The town of Kennebunkport has become a beer destination as well. A handful of breweries are relatively close together, making it perfect for a weekend afternoon excursion. Check out Banded Brewing Co., Nuts & Bolts Brewing, Dirigo Brewing Company, and the Run of the Mill Public House & Brewery located on the island of Saco.
Further north, Baxter Brewing Co. in Lewiston has been a local favorite and an ambassador across state lines thanks to IPAs such as Hop Tryst or Stowaway. And their lagers and session beers, including a pre-Prohibition porter called Per Diem, are all canned and just right for your next outdoor excursion.
In recent years, the capitol city of Augusta has been catching up to “the other big city” but still has a bit of a way to go. Still, as you wander around town soaking in the history and ambiance of the area, stop into the welcoming The Liberal Cup, a brewpub, or the modern-meets-Main-Street vibe of Cushnoc Brewing Co. where the pizzas are as good as the pints.
If you’re headed to Canada, a stop in Caribou should lead you to Northern Maine Brewing Co., which might be the last brewery before you hit the border and is an excellent place for lunch or dinner.

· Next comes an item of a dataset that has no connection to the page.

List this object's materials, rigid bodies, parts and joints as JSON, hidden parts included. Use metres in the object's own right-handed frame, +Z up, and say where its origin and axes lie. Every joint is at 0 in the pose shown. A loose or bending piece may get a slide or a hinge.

Coastal Maine is stunningly beautiful, and it quickly captures the hearts and minds of first-time visitors who often long for a return visit even before the first is over. On your way into this part of the state, a stop in Freeport (home to L.L. Bean where, yes, you can pose with a giant boot outside the entrance) and Maine Beer Company is in order. Well-known hoppy beers such as Lunch or stouts such as Mean Old Tom just taste better at the source, and you can see in person how this brewery is working to make not only their community, but also the planet a better place.
On Route 1, as it turns east toward the sea, there are three breweries in quick succession, Moderation Brewing, Flight Deck Brewing, and Bath Brewing Company. They can tick up your overall count, if you’re the type of traveler who keeps track.
This area, while largely seasonal for travelers, seems to be the most robust when it comes to new brewery options. But, if you visit the popular area of Boothbay, visit the Boothbay Craft Brewery, which has been delighting travelers for a few years now and is rapidly growing to new areas of the state through packaged offerings.